The problem — Copy out exactly each line from the line with "in imported if" through the last line of the material below.

Dataset extract —
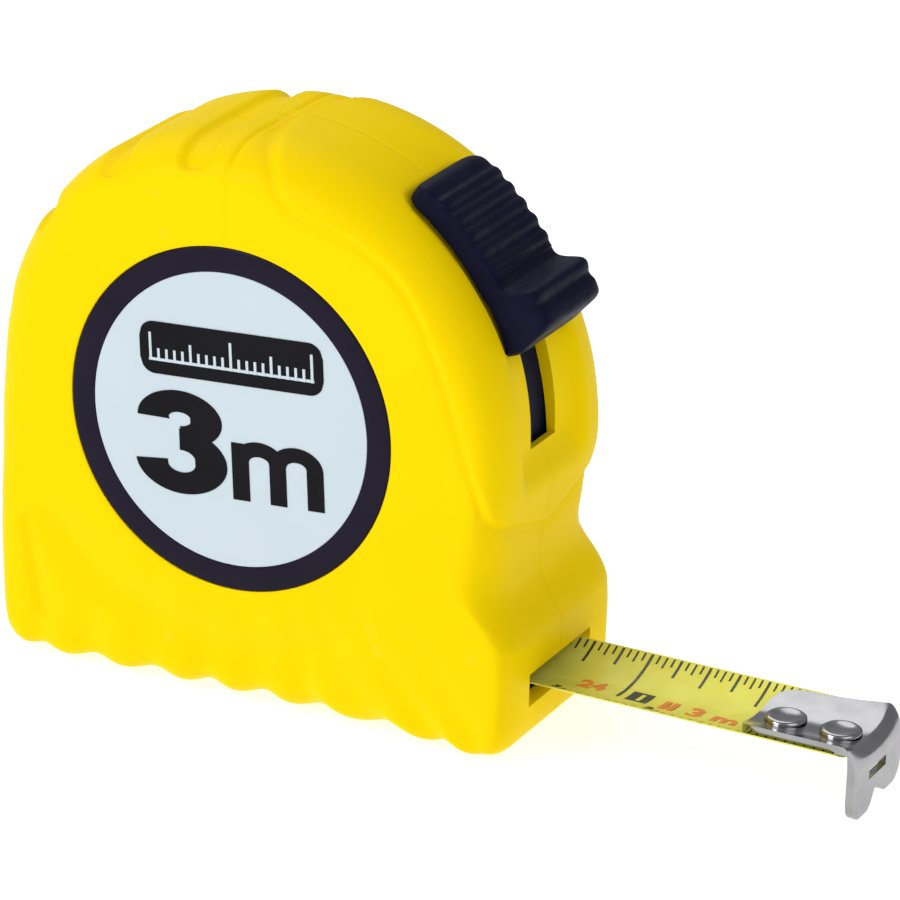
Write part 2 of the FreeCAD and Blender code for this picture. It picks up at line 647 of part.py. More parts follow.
# ---------------------------------------------------------------------- writing

def main():
    os.makedirs("parts", exist_ok=True)
    body = case_body()
    shell = body.cut([case_cavity(), mouth_cut()] + lock_cuts() + grip_cuts())
    pieces = {
        "case_left": case_half(shell, body, -1),
        "case_right": case_half(shell, body, 1),
        "front_label": front_label(),
        "case_screws": case_screws(),
        "blade_guide": blade_guide(),
        "arbor_post": arbor_post(),
        "drum_washers": drum_washers(),
        "belt_clip": belt_clip(),
        "clip_screw": clip_screw(),
        "reel_drum": reel_drum(),
        "drum_cover": drum_cover(),
        "power_spring": power_spring(),
        "blade_coil": blade_coil(),
        "blade_anchor": blade_anchor(),
        "blade_lead": blade_lead(),
        "blade_strip": blade_strip(),
        "hook_rivets": hook_rivets(),
        "end_hook": end_hook(),
        "thumb_lock": thumb_lock(),
        "lock_arm": lock_arm(),
        "brake_pad": brake_pad(),
    }
    for name, shape in pieces.items():
        shape.exportStep("parts/" + name + ".step")
        bounds = shape.BoundBox
        print(name, len(shape.Solids), "solids, valid", shape.isValid(), "volume",
              round(shape.Volume, 1), "x", round(bounds.XMin, 2), round(bounds.XMax, 2),
              "y", round(bounds.YMin, 2), round(bounds.YMax, 2),
              "z", round(bounds.ZMin, 2), round(bounds.ZMax, 2))


main()
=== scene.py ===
"""A pocket tape measure with a yellow moulded case, dressed over its fixed frame.

Lengths in the shape code are millimetres along the frame's own axes: X towards the
hook, Y across the case and Z up from the base. They become metres when a mesh is made.
"""

import logging
import math
from dataclasses import dataclass, field
from enum import Enum

import bmesh
import bpy
import numpy as np
from mathutils import Matrix, Vector


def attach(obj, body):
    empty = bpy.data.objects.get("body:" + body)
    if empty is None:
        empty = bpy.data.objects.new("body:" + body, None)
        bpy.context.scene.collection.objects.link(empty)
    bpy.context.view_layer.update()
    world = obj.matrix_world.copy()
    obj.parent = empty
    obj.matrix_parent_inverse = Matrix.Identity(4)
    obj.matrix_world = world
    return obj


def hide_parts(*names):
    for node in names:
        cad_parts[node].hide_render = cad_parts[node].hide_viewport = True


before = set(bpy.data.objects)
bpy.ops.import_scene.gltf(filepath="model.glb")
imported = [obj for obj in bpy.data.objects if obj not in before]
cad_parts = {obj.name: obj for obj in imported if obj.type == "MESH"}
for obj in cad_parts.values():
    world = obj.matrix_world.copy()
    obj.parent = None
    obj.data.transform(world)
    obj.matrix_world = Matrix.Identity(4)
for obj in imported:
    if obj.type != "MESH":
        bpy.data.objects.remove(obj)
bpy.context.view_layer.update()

LOG = logging.getLogger("tape")
MM = 0.001
REEL_Z = 30.4
SIDE_Y = 12.5
MERGE = 1e-7
EDGES = ((0, slice(None)), (-1, slice(None)), (slice(None), 0), (slice(None), -1))


# ------------------------------------------------------------------ shape helpers


def ramp(x: np.ndarray) -> np.ndarray:
    """Smooth step from 0 to 1: x held to 0..1, then three x squared less two x cubed."""
    t = np.clip(x, 0.0, 1.0)
    return t * t * (3 - 2 * t)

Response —
cad_parts = {obj.name: obj for obj in imported if obj.type == "MESH"}
for obj in cad_parts.values():
    world = obj.matrix_world.copy()
    obj.parent = None
    obj.data.transform(world)
    obj.matrix_world = Matrix.Identity(4)
for obj in imported:
    if obj.type != "MESH":
        bpy.data.objects.remove(obj)
bpy.context.view_layer.update()

LOG = logging.getLogger("tape")
MM = 0.001
REEL_Z = 30.4
SIDE_Y = 12.5
MERGE = 1e-7
EDGES = ((0, slice(None)), (-1, slice(None)), (slice(None), 0), (slice(None), -1))


# ------------------------------------------------------------------ shape helpers


def ramp(x: np.ndarray) -> np.ndarray:
    """Smooth step from 0 to 1: x held to 0..1, then three x squared less two x cubed."""
    t = np.clip(x, 0.0, 1.0)
    return t * t * (3 - 2 * t)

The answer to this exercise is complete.